WRITTEN EXERCISE: Extract every line of the material below and reproduce it faithfully.

GIVEN MATERIAL:
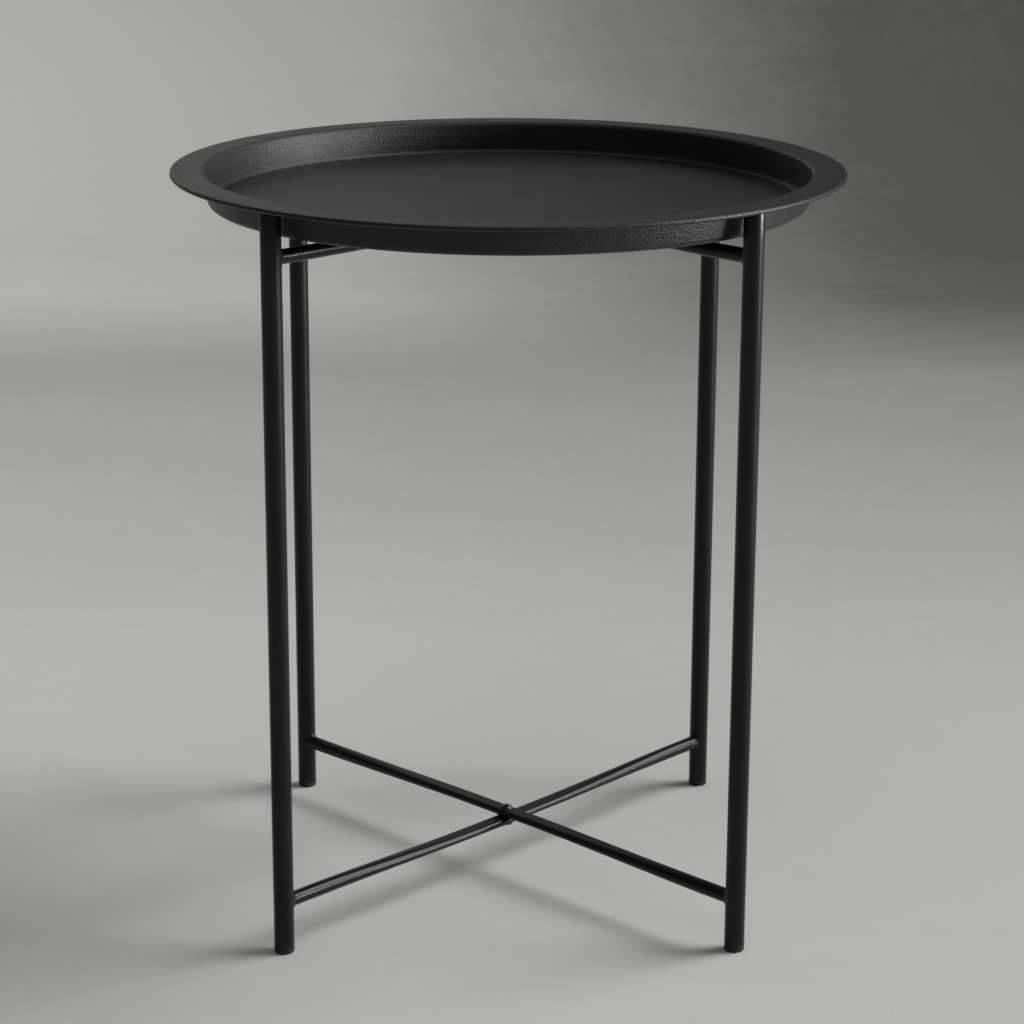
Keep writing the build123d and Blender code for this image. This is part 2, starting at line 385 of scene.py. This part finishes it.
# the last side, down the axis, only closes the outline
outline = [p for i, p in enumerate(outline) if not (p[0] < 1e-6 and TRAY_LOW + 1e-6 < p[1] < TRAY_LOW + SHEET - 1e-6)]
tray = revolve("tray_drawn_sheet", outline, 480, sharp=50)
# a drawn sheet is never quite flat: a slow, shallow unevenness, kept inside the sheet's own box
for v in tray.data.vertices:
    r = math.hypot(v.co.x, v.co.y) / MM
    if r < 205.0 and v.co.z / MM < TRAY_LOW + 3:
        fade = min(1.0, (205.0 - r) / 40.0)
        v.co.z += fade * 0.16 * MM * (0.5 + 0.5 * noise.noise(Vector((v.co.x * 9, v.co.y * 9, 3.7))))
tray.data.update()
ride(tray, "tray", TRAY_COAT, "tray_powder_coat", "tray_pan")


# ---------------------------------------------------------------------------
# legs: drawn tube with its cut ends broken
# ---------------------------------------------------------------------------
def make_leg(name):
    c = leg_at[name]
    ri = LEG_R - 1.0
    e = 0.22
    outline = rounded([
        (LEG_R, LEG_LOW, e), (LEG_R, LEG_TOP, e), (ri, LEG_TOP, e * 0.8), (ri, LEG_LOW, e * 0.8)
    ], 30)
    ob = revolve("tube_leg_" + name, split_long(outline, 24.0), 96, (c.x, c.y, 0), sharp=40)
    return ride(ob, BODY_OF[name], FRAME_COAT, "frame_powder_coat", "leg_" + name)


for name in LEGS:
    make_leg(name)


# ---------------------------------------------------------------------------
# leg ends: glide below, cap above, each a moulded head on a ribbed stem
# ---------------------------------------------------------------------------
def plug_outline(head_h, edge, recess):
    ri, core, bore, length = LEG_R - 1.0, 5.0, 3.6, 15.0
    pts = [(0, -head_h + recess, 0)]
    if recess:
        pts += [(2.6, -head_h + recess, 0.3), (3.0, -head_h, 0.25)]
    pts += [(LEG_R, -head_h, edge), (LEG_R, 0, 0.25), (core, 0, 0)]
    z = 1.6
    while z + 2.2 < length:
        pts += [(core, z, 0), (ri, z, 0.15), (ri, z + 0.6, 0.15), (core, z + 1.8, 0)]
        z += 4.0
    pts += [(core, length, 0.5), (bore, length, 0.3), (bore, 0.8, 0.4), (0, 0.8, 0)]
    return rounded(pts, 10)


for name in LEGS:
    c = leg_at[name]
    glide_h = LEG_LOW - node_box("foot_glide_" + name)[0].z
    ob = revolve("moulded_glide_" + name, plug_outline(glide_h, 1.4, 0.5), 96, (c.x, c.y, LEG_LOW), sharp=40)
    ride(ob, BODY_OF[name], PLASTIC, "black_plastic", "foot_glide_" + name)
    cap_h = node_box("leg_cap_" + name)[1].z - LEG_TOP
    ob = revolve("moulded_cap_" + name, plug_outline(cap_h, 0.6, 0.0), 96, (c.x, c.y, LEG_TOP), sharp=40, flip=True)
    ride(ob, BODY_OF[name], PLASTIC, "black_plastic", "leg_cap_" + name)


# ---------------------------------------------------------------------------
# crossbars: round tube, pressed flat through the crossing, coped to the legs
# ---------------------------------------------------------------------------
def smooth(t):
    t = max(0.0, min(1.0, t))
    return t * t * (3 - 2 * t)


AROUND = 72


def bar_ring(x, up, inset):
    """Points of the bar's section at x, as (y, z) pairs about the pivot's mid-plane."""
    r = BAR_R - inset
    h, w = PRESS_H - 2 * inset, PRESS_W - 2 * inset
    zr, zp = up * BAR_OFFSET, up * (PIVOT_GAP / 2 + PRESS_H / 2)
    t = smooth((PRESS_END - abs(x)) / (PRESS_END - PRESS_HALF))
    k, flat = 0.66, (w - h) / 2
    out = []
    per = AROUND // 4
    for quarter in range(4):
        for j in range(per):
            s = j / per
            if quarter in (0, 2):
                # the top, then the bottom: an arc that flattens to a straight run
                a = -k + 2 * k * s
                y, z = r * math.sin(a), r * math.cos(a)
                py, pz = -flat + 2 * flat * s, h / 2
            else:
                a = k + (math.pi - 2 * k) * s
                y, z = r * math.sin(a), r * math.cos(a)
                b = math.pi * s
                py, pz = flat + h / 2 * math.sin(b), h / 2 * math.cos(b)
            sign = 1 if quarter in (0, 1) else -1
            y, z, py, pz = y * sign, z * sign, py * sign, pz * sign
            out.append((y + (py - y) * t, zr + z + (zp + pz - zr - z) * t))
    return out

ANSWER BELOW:
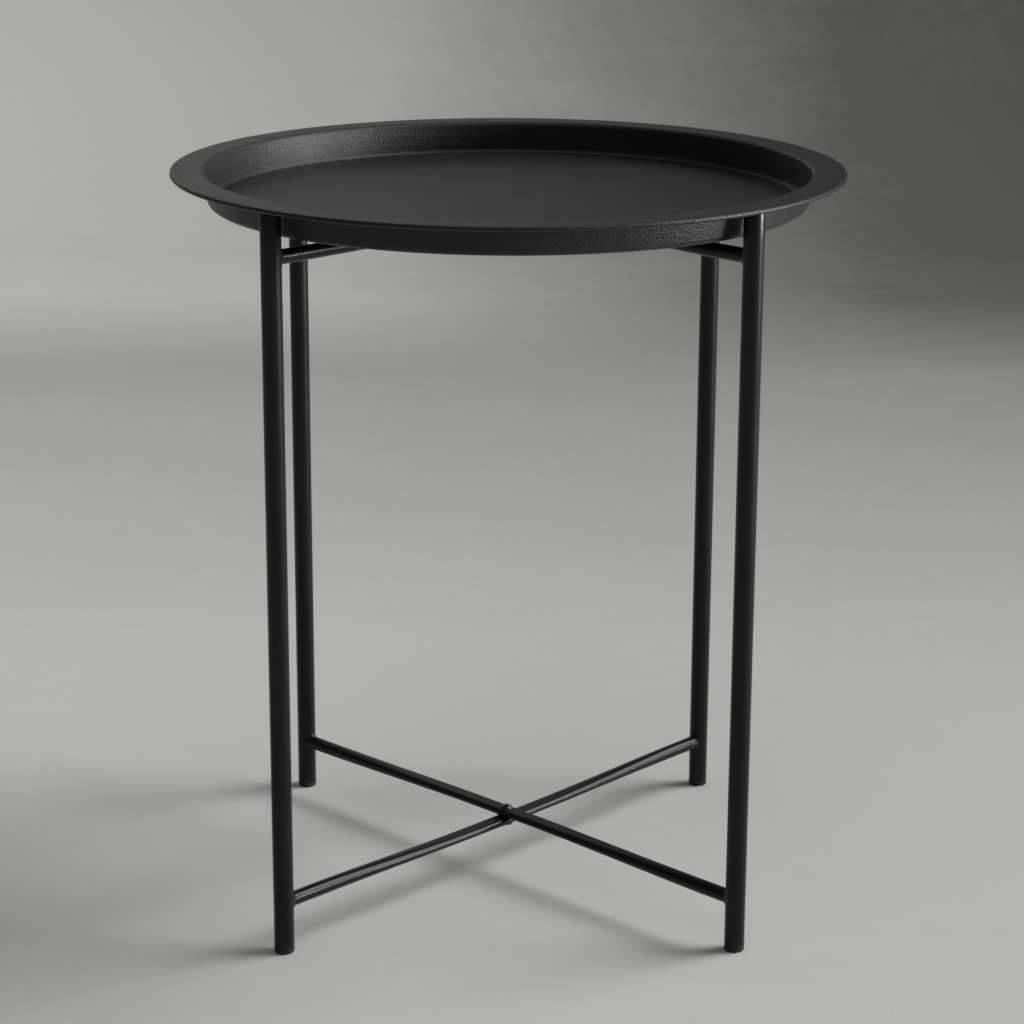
Keep writing the build123d and Blender code for this image. This is part 2, starting at line 385 of scene.py. This part finishes it.
# the last side, down the axis, only closes the outline
outline = [p for i, p in enumerate(outline) if not (p[0] < 1e-6 and TRAY_LOW + 1e-6 < p[1] < TRAY_LOW + SHEET - 1e-6)]
tray = revolve("tray_drawn_sheet", outline, 480, sharp=50)
# a drawn sheet is never quite flat: a slow, shallow unevenness, kept inside the sheet's own box
for v in tray.data.vertices:
    r = math.hypot(v.co.x, v.co.y) / MM
    if r < 205.0 and v.co.z / MM < TRAY_LOW + 3:
        fade = min(1.0, (205.0 - r) / 40.0)
        v.co.z += fade * 0.16 * MM * (0.5 + 0.5 * noise.noise(Vector((v.co.x * 9, v.co.y * 9, 3.7))))
tray.data.update()
ride(tray, "tray", TRAY_COAT, "tray_powder_coat", "tray_pan")


# ---------------------------------------------------------------------------
# legs: drawn tube with its cut ends broken
# ---------------------------------------------------------------------------
def make_leg(name):
    c = leg_at[name]
    ri = LEG_R - 1.0
    e = 0.22
    outline = rounded([
        (LEG_R, LEG_LOW, e), (LEG_R, LEG_TOP, e), (ri, LEG_TOP, e * 0.8), (ri, LEG_LOW, e * 0.8)
    ], 30)
    ob = revolve("tube_leg_" + name, split_long(outline, 24.0), 96, (c.x, c.y, 0), sharp=40)
    return ride(ob, BODY_OF[name], FRAME_COAT, "frame_powder_coat", "leg_" + name)


for name in LEGS:
    make_leg(name)


# ---------------------------------------------------------------------------
# leg ends: glide below, cap above, each a moulded head on a ribbed stem
# ---------------------------------------------------------------------------
def plug_outline(head_h, edge, recess):
    ri, core, bore, length = LEG_R - 1.0, 5.0, 3.6, 15.0
    pts = [(0, -head_h + recess, 0)]
    if recess:
        pts += [(2.6, -head_h + recess, 0.3), (3.0, -head_h, 0.25)]
    pts += [(LEG_R, -head_h, edge), (LEG_R, 0, 0.25), (core, 0, 0)]
    z = 1.6
    while z + 2.2 < length:
        pts += [(core, z, 0), (ri, z, 0.15), (ri, z + 0.6, 0.15), (core, z + 1.8, 0)]
        z += 4.0
    pts += [(core, length, 0.5), (bore, length, 0.3), (bore, 0.8, 0.4), (0, 0.8, 0)]
    return rounded(pts, 10)


for name in LEGS:
    c = leg_at[name]
    glide_h = LEG_LOW - node_box("foot_glide_" + name)[0].z
    ob = revolve("moulded_glide_" + name, plug_outline(glide_h, 1.4, 0.5), 96, (c.x, c.y, LEG_LOW), sharp=40)
    ride(ob, BODY_OF[name], PLASTIC, "black_plastic", "foot_glide_" + name)
    cap_h = node_box("leg_cap_" + name)[1].z - LEG_TOP
    ob = revolve("moulded_cap_" + name, plug_outline(cap_h, 0.6, 0.0), 96, (c.x, c.y, LEG_TOP), sharp=40, flip=True)
    ride(ob, BODY_OF[name], PLASTIC, "black_plastic", "leg_cap_" + name)


# ---------------------------------------------------------------------------
# crossbars: round tube, pressed flat through the crossing, coped to the legs
# ---------------------------------------------------------------------------
def smooth(t):
    t = max(0.0, min(1.0, t))
    return t * t * (3 - 2 * t)


AROUND = 72


def bar_ring(x, up, inset):
    """Points of the bar's section at x, as (y, z) pairs about the pivot's mid-plane."""
    r = BAR_R - inset
    h, w = PRESS_H - 2 * inset, PRESS_W - 2 * inset
    zr, zp = up * BAR_OFFSET, up * (PIVOT_GAP / 2 + PRESS_H / 2)
    t = smooth((PRESS_END - abs(x)) / (PRESS_END - PRESS_HALF))
    k, flat = 0.66, (w - h) / 2
    out = []
    per = AROUND // 4
    for quarter in range(4):
        for j in range(per):
            s = j / per
            if quarter in (0, 2):
                # the top, then the bottom: an arc that flattens to a straight run
                a = -k + 2 * k * s
                y, z = r * math.sin(a), r * math.cos(a)
                py, pz = -flat + 2 * flat * s, h / 2
            else:
                a = k + (math.pi - 2 * k) * s
                y, z = r * math.sin(a), r * math.cos(a)
                b = math.pi * s
                py, pz = flat + h / 2 * math.sin(b), h / 2 * math.cos(b)
            sign = 1 if quarter in (0, 1) else -1
            y, z, py, pz = y * sign, z * sign, py * sign, pz * sign
            out.append((y + (py - y) * t, zr + z + (zp + pz - zr - z) * t))
    return out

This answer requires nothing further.